* Set problem
Quote the data below in full, please, without altering anything.

::::

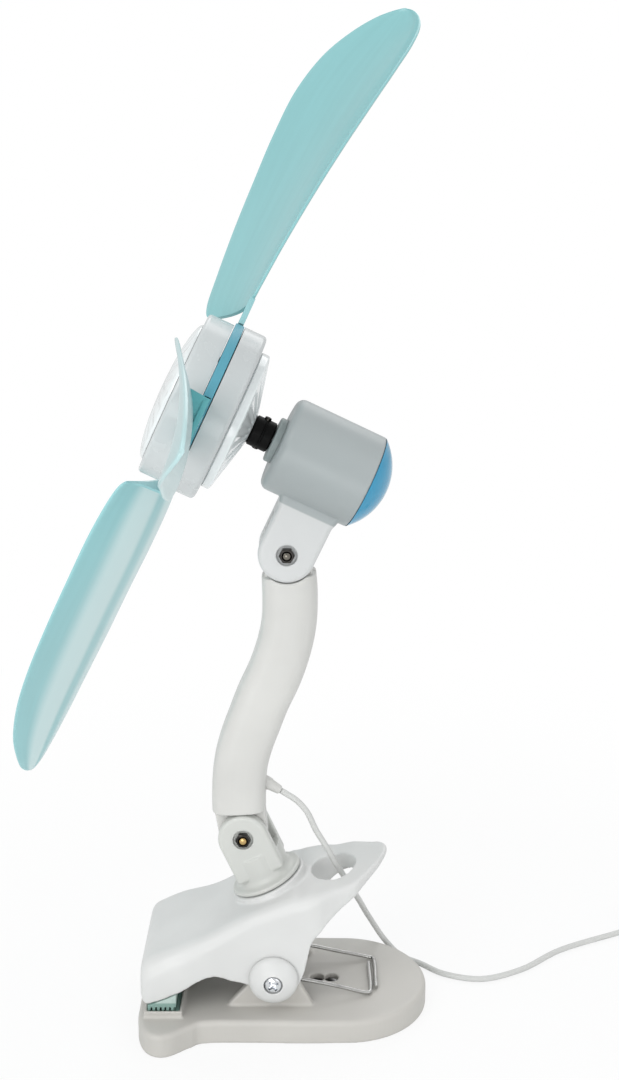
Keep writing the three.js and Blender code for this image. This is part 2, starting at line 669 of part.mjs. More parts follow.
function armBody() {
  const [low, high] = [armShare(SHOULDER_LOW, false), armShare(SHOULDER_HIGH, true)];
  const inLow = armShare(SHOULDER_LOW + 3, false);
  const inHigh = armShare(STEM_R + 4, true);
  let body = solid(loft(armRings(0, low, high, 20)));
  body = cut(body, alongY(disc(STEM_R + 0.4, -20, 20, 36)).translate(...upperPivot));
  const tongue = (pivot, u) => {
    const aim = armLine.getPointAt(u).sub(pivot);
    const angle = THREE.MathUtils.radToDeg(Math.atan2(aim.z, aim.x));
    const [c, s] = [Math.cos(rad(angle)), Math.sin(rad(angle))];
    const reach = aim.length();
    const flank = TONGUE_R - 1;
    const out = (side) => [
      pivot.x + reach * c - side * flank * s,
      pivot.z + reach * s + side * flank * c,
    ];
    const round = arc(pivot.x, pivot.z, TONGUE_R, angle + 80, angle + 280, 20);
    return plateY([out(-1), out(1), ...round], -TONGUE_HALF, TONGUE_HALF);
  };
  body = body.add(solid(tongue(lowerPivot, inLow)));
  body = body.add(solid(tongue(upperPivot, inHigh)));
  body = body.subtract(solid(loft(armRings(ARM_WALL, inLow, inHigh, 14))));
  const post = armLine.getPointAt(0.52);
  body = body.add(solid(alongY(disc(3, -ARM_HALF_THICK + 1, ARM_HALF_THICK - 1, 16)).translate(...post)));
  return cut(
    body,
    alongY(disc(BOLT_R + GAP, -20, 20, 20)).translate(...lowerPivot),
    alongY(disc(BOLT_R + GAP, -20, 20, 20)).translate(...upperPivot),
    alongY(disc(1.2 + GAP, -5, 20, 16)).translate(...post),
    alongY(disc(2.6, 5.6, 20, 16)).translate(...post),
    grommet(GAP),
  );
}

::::

* Task output
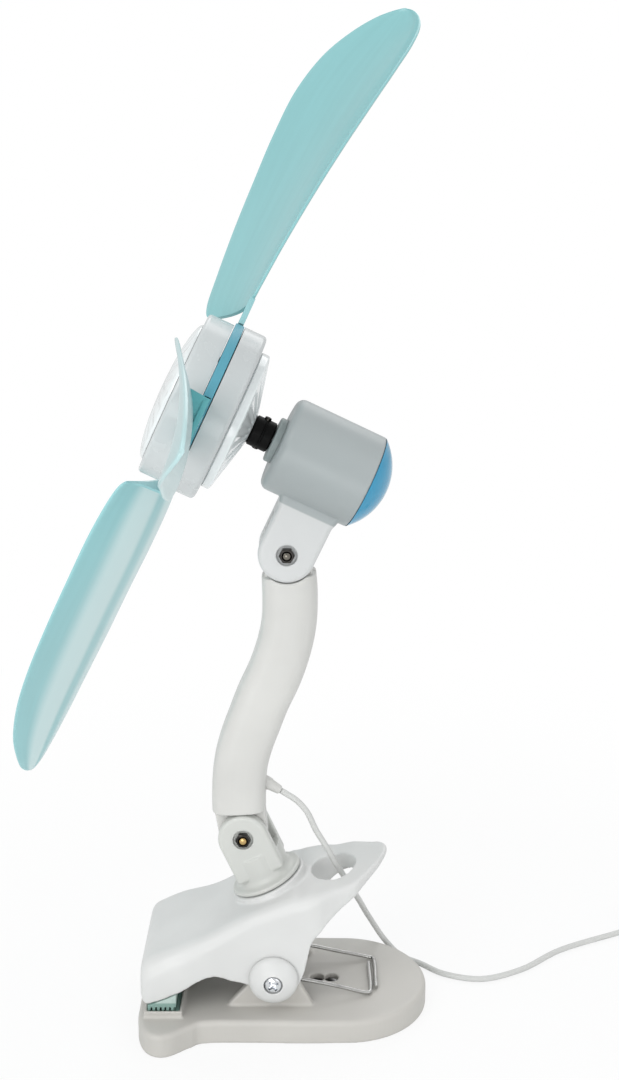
Keep writing the three.js and Blender code for this image. This is part 2, starting at line 669 of part.mjs. More parts follow.
function armBody() {
  const [low, high] = [armShare(SHOULDER_LOW, false), armShare(SHOULDER_HIGH, true)];
  const inLow = armShare(SHOULDER_LOW + 3, false);
  const inHigh = armShare(STEM_R + 4, true);
  let body = solid(loft(armRings(0, low, high, 20)));
  body = cut(body, alongY(disc(STEM_R + 0.4, -20, 20, 36)).translate(...upperPivot));
  const tongue = (pivot, u) => {
    const aim = armLine.getPointAt(u).sub(pivot);
    const angle = THREE.MathUtils.radToDeg(Math.atan2(aim.z, aim.x));
    const [c, s] = [Math.cos(rad(angle)), Math.sin(rad(angle))];
    const reach = aim.length();
    const flank = TONGUE_R - 1;
    const out = (side) => [
      pivot.x + reach * c - side * flank * s,
      pivot.z + reach * s + side * flank * c,
    ];
    const round = arc(pivot.x, pivot.z, TONGUE_R, angle + 80, angle + 280, 20);
    return plateY([out(-1), out(1), ...round], -TONGUE_HALF, TONGUE_HALF);
  };
  body = body.add(solid(tongue(lowerPivot, inLow)));
  body = body.add(solid(tongue(upperPivot, inHigh)));
  body = body.subtract(solid(loft(armRings(ARM_WALL, inLow, inHigh, 14))));
  const post = armLine.getPointAt(0.52);
  body = body.add(solid(alongY(disc(3, -ARM_HALF_THICK + 1, ARM_HALF_THICK - 1, 16)).translate(...post)));
  return cut(
    body,
    alongY(disc(BOLT_R + GAP, -20, 20, 20)).translate(...lowerPivot),
    alongY(disc(BOLT_R + GAP, -20, 20, 20)).translate(...upperPivot),
    alongY(disc(1.2 + GAP, -5, 20, 16)).translate(...post),
    alongY(disc(2.6, 5.6, 20, 16)).translate(...post),
    grommet(GAP),
  );
}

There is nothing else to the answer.